WHAT IS BEING ASKED: Repeat all of the material exactly as given.

+++ DATA SEGMENT

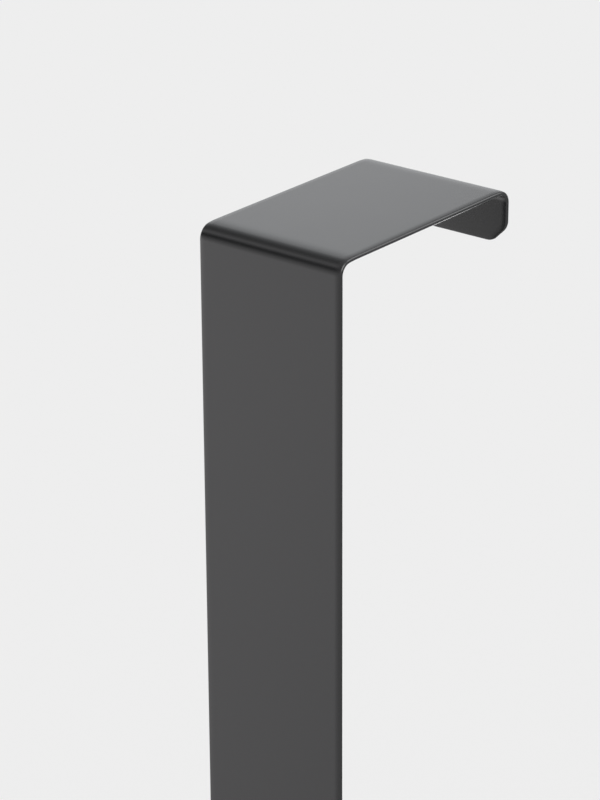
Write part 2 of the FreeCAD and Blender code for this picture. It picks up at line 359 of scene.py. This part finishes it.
stripShape = {
    "innerBend": 1.7 * mm,
    "bendLead": 2.8 * mm,  # the top plate starts to dip this far before each bend
    "leadTurn": 8.0,  # degrees that it has turned where the bend proper starts
    "lipDrop": 10.3 * mm,
    "clip": 3.1 * mm,  # the clipped corners at both ends
    "clipRound": 2.6 * mm,
    "clipSteps": 8,
    "edgeRound": 0.32 * mm,
    "edgeSteps": 8,
    "outerRoll": (1.4 * mm, 0.13 * mm),  # (width, depth) of the faces' fall towards the edges
    "innerRoll": (1.2 * mm, 0.09 * mm),
    "rollSteps": 10,
    "bendCuts": 36,
    "leadCuts": 8,
    "travelSteps": 100,  # for adding up a bend's path
    "panelLength": 6 * mm,
    "screwClearance": 4.5 * mm,
    "holeSides": 64,
    "drillLength": 7.2 * mm,
}


def edgeProfile(rollWidth, rollDepth):
    # steps of (distance in from the edge, height over the sheet's middle)
    shape = stripShape
    rounding = shape["edgeRound"]
    shoulder = sheet / 2 - rounding
    turns = [math.radians(90 * step / shape["edgeSteps"]) for step in range(shape["edgeSteps"] + 1)]
    places = [(rounding * (1 - math.cos(turn)), shoulder + rounding * math.sin(turn)) for turn in turns]
    rest = rollWidth - rounding
    for step in range(1, shape["rollSteps"] + 1):
        places.append((rounding + rest * step / shape["rollSteps"], sheet / 2))
    fall = [rollDepth * (1 - inward / rollWidth) ** 2 for inward, height in places]
    return [(inward, height - drop) for (inward, height), drop in zip(places, fall)]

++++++

TASK OUTPUT:
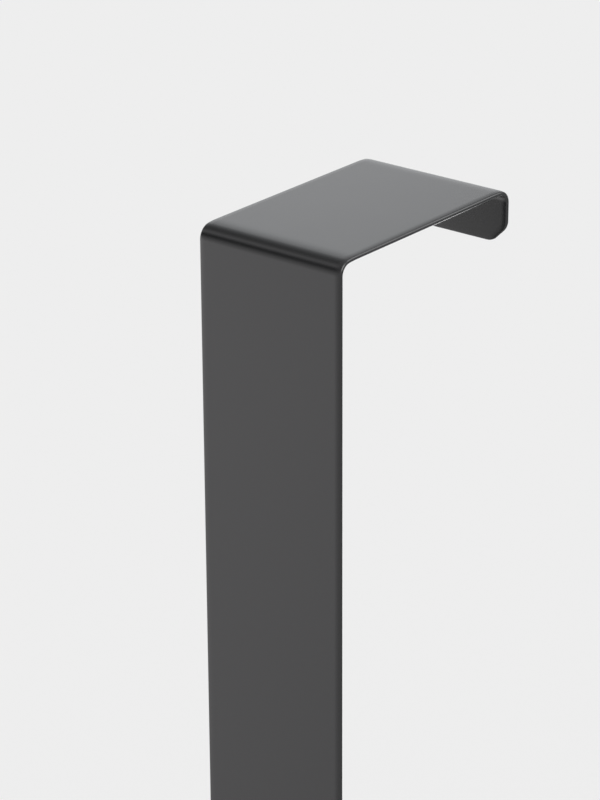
Write part 2 of the FreeCAD and Blender code for this picture. It picks up at line 359 of scene.py. This part finishes it.
stripShape = {
    "innerBend": 1.7 * mm,
    "bendLead": 2.8 * mm,  # the top plate starts to dip this far before each bend
    "leadTurn": 8.0,  # degrees that it has turned where the bend proper starts
    "lipDrop": 10.3 * mm,
    "clip": 3.1 * mm,  # the clipped corners at both ends
    "clipRound": 2.6 * mm,
    "clipSteps": 8,
    "edgeRound": 0.32 * mm,
    "edgeSteps": 8,
    "outerRoll": (1.4 * mm, 0.13 * mm),  # (width, depth) of the faces' fall towards the edges
    "innerRoll": (1.2 * mm, 0.09 * mm),
    "rollSteps": 10,
    "bendCuts": 36,
    "leadCuts": 8,
    "travelSteps": 100,  # for adding up a bend's path
    "panelLength": 6 * mm,
    "screwClearance": 4.5 * mm,
    "holeSides": 64,
    "drillLength": 7.2 * mm,
}


def edgeProfile(rollWidth, rollDepth):
    # steps of (distance in from the edge, height over the sheet's middle)
    shape = stripShape
    rounding = shape["edgeRound"]
    shoulder = sheet / 2 - rounding
    turns = [math.radians(90 * step / shape["edgeSteps"]) for step in range(shape["edgeSteps"] + 1)]
    places = [(rounding * (1 - math.cos(turn)), shoulder + rounding * math.sin(turn)) for turn in turns]
    rest = rollWidth - rounding
    for step in range(1, shape["rollSteps"] + 1):
        places.append((rounding + rest * step / shape["rollSteps"], sheet / 2))
    fall = [rollDepth * (1 - inward / rollWidth) ** 2 for inward, height in places]
    return [(inward, height - drop) for (inward, height), drop in zip(places, fall)]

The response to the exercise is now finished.